Today I am revisiting another of my early posts. This is from August 2013 - just the second month that I was blogging!
The pictures were taken probably in April that year. I thought that it would be a good post to share again so that you can enjoy the beautiful spring flowers at the right time of year!
One of the reasons I wanted to start my blog was to have somewhere to share all the photos that I take and to share the places that I have been. So, playing catch up a bit here with some of those places from earlier in the year, here are some photos from visits to two National Trust houses, one called Greenway. This was Agatha Christie's house. The other is called Coleton Fishacre which was the home of the Rupert D'Oyly Carte of the D'Oyly Carte Opera family.
Both of these houses were interesting in different ways. Coleton Fishacre was my favourite of the two, which was a surprise to me as having been a lifelong Agatha Christie fan, I thought I would prefer her house, Greenway.
This is the front of Greenway house.
Greenway was left to Agatha's daughter, Rosalind, who lived in the house until her death, so the house was more of a "Christie Family Home" than Agatha Christie's house. This is completely understandable as of course her daughter was not going to live in the house as though it was preserved in Christie's time, but it did not have the feel that I expected.
It is a difficult balance for the National Trust to strike with all properties in deciding how to present a house and at what time period it is "set". For example the National Trust house where I volunteer (Basildon Park) is set at the time of the last owners who gave the house to the trust in 1978, and the main flavour of the house is the 1950's because that is when Lord and Lady Illife bought the house.
Greenway has been set as though it was Christie's house, but lived in by her descendants. Hence less of her feel and more of a house that has continued to evolve.
It was still interesting to visit though and the Dining Room was probably my favourite room. I could imagine Hercule Poirot in there giving the conclusion to one of his murder mysteries!

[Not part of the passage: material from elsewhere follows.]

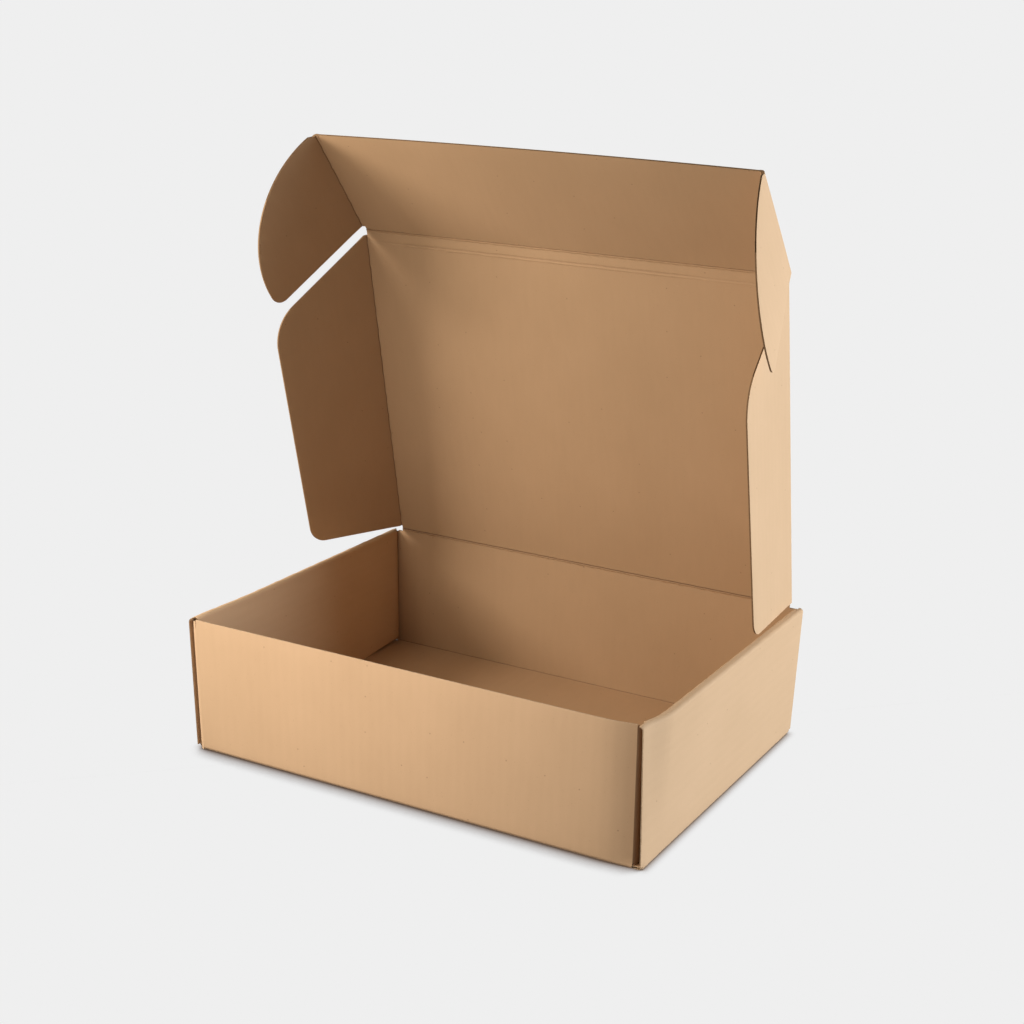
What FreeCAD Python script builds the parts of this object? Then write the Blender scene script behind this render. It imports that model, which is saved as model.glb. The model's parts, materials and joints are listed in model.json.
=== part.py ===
import FreeCAD, Part
import math
import os
import re
import Sketcher

# Document box: one die-cut sheet of thin corrugated board folded into a tray with
# rolled side walls, a lid hinged on the back wall, and a tuck flap on the lid.
# Millimetres. Origin at the centre of the tray's underside, X right, Y back, Z up.

# name, value, what it is
SIZES = [
    ("board", "1.5", "thickness of the corrugated board"),
    ("inside_wide", "300", "clear width between the inner side panels"),
    ("box_deep", "227", "front wall outer face to back wall outer face"),
    ("wall_high", "86", "height of the back wall and the rolled side walls"),
    ("front_short", "1.2", "front wall lower than the back wall by this"),
    ("ply_gap", "0.6", "air between the boards of a rolled side wall"),
    ("bend_in", "1", "inside radius of a fold"),
    ("corner_in", "2", "inside radius of the upright corner folds"),
    ("ply_end", "0.2", "side panel ends short of the front and back faces by this"),
    ("inner_end", "1.1", "inner side panel ends short of the front wall by this"),
    ("tab_long", "64", "length of a corner tab"),
    ("tab_low", "3", "height of the corner tab's lower edge"),
    ("tab_trim", "11", "chamfer on a corner tab's free corners"),
    ("tab_clear", "0.6", "corner tab stays below the roll by this"),
    ("foot_clear", "0.3", "inner side panel's lower edge above the base"),
    ("foot_rise", "3", "rise of that edge towards the corners"),
    ("foot_run", "40", "length over which it rises"),
    ("lock_wide", "30", "width of a lock tab"),
    ("lock_set", "61.5", "middle of a lock tab from the box's front or back face"),
    ("lock_taper", "1.2", "lock tab narrows by this at each end"),
    ("slot_clear", "0.3", "clearance round a lock tab in its slot"),
    ("hinge_clear", "0.3", "clearance between a folding edge and its parent"),
    ("slide_clear", "0.2", "clearance between nested flaps"),
    ("lid_short", "3.3", "lid shorter than the box is deep by this"),
    ("tuck_short", "2", "tuck flap shorter than the wall is high by this"),
    ("lid_lean", "12.5", "forward lean of the lid, degrees from upright"),
    ("tuck_fold", "27", "tuck flap folded this far from the lid, degrees"),
    ("left_fold", "70", "left lid flap folded this far, degrees"),
    ("right_fold", "86", "right lid flap folded this far, degrees"),
    ("left_ear_fold", "59.5", "left ear folded this far, degrees"),
    ("right_ear_fold", "78", "right ear folded this far, degrees"),
    ("flap_short", "10", "lid flap narrower than the wall is high by this"),
    ("flap_start", "2", "lid flap's lower end above the lid fold"),
    ("foot_trim", "1.25", "how far the flap's lower corner lies below the rest line"),
    ("flap_gap", "5.1", "lid flap's upper end below the tuck flap fold"),
    ("flap_drop", "38.7", "fall of the flap's upper edge towards its free edge"),
    ("flap_low_round", "14", "radius of the flap's lower corner"),
    ("flap_high_round", "30", "radius of the flap's upper corner"),
    ("ear_start", "1", "ear's straight edge from the tuck flap fold"),
    ("ear_tip", "7.5", "radius of the ear's tip"),
    ("crease_back", "8", "second crease of the lid from the tuck flap fold"),
    ("crease_wide", "2", "width of a pressed crease"),
    ("crease_deep", "0.3", "depth of a pressed crease"),
    # worked out from the sizes above
    ("front_high", "=wall_high - front_short", "height of the front wall"),
    ("fold_length", "=box_deep - lid_short", "lid fold to tuck flap fold"),
    ("tuck_deep", "=wall_high - tuck_short", "tuck flap fold to free edge"),
    ("flap_wide", "=wall_high - flap_short", "lid flap fold to free edge"),
    ("flap_top", "=fold_length - flap_gap", "lid flap's upper end"),
    ("bend_out", "=board + bend_in", "outside radius of a fold"),
    ("corner_out", "=board + corner_in", "outside radius of an upright corner fold"),
    ("half_deep", "=box_deep / 2", "half the depth"),
    ("in_face", "=inside_wide / 2", "inner panel, inside face"),
    ("in_back", "=in_face + board", "inner panel, hidden face"),
    ("tab_face", "=in_back + ply_gap", "corner tab, inside face"),
    ("tab_back", "=tab_face + board", "corner tab, outside face"),
    ("out_back", "=tab_back + ply_gap", "outer side panel, hidden face"),
    ("out_face", "=out_back + board", "outer side panel, outside face"),
    ("base_half", "=out_face - bend_out", "flat of the base ends here across"),
    ("roll_in", "=in_face + bend_out", "middle of the roll's inner bend"),
    ("bend_mid", "=wall_high - bend_out", "height of the middle of the roll's bends"),
    ("roll_under", "=wall_high - board", "underside of the roll"),
    ("base_deep", "=half_deep - bend_out", "flat of the base ends here front and back"),
    ("wall_in", "=half_deep - board", "inside face of the front and back walls"),
    ("wall_half", "=tab_back - corner_out", "flat of the front wall ends here"),
    ("corner_mid", "=half_deep - corner_out", "middle of the upright corner bends"),
    ("ply_half", "=half_deep - ply_end", "half length of an outer side panel"),
    ("inner_half", "=wall_in - inner_end", "half length of an inner side panel"),
    ("tab_tip", "=corner_mid - tab_long", "free end of a corner tab"),
    ("tab_high", "=roll_under - tab_clear", "upper edge of a corner tab"),
    ("foot", "=board + foot_clear", "lower edge of an inner side panel"),
    ("lock_low", "=foot_clear", "lower end of a lock tab"),
    ("lock_near", "=half_deep - lock_set - lock_wide / 2", "near side of a lock tab"),
    ("lock_far", "=half_deep - lock_set + lock_wide / 2", "far side of a lock tab"),
    ("half_board", "=board / 2", "half the board"),
    ("edge_back", "=half_board + hinge_clear", "parent edge back from a fold axis"),
    ("hinge_deep", "=half_deep - half_board", "lid fold axis, back"),
    ("hinge_high", "=wall_high + edge_back", "lid fold axis, up"),
    ("ear_axis", "=in_face - slide_clear - half_board", "ear fold axis, across"),
    ("flap_axis", "=ear_axis - board - slide_clear", "lid flap fold axis, across"),
    ("lid_half", "=flap_axis - edge_back", "half width of the lid"),
    ("tuck_half", "=ear_axis - edge_back", "half width of the tuck flap"),
    ("lid_end", "=fold_length - edge_back", "lid's edge at the tuck flap fold"),
    ("flap_foot", "=flap_wide * tan(lid_lean) - foot_trim", "lower corner of a lid flap"),
    ("flap_head", "=flap_top - flap_drop", "upper corner of a lid flap"),
    ("ear_mid", "=ear_start + ear_tip", "middle of the ear's curves"),
    ("ear_reach", "=tuck_deep - ear_mid", "ear fold to tip"),
    ("ear_round", "=ear_reach - ear_tip", "where the ear's tip begins"),
]
DEGREES = ("lid_lean", "tuck_fold", "left_fold", "right_fold",
           "left_ear_fold", "right_ear_fold")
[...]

The front view of Coleton Fishacre.
Coleton Fishacre was a different matter. The house was set in the 1920's and the furnishings, carpets etc were correct to the period. It was also nice to see a more "modern" house as so many historic properties are set in the 18th Century and they start to all feel a bit the same. Coleton seemed like a home and as though it was somewhere you could actually live (if you had the money of course to pay for the upkeep!).
Coleton was very much a family house, used for family living and it still had that feel. I was expecting less from this house, and it gave me more - perhaps because of my expectations. The furnishings were lovely and there was a wonderful lady playing the piano in the drawing room, she got a well deserved round of applause when she finished playing.
A lovely visit!
So, firstly here are my Greenway pictures:-
I love this front door and the porch.
The house is set on the river bank, and if you take a trip down the river you can see the house through the trees.
Of course you know I need flower pictures wherever I go!
One of the boats taking tourists up and down the river.
These are my Coleton Fishacre pictures:-
The back of the house, with the covered patio area below. Apparently the family used to sit out here for meals quite a lot.
Loved the centre of this old mill wheel, it has been filled with slates on their edges and a series of terracotta plant pots in decreasing sizes.
Again, I need flowers! Especially the wonderful cherry blossom below.
The water feature ran all through the garden from the rill above, down the water fall and onwards towards the sea.
The bark on this tree was amazing, slightly rough and a wonderful colour.
This area is called the quarry and some of the stone for the house came from here.
I hope that you got a flavour of both places!
Greenway and Coleton Fishacre don't know I exist by the way, this is just a report of my day out which I wanted to share.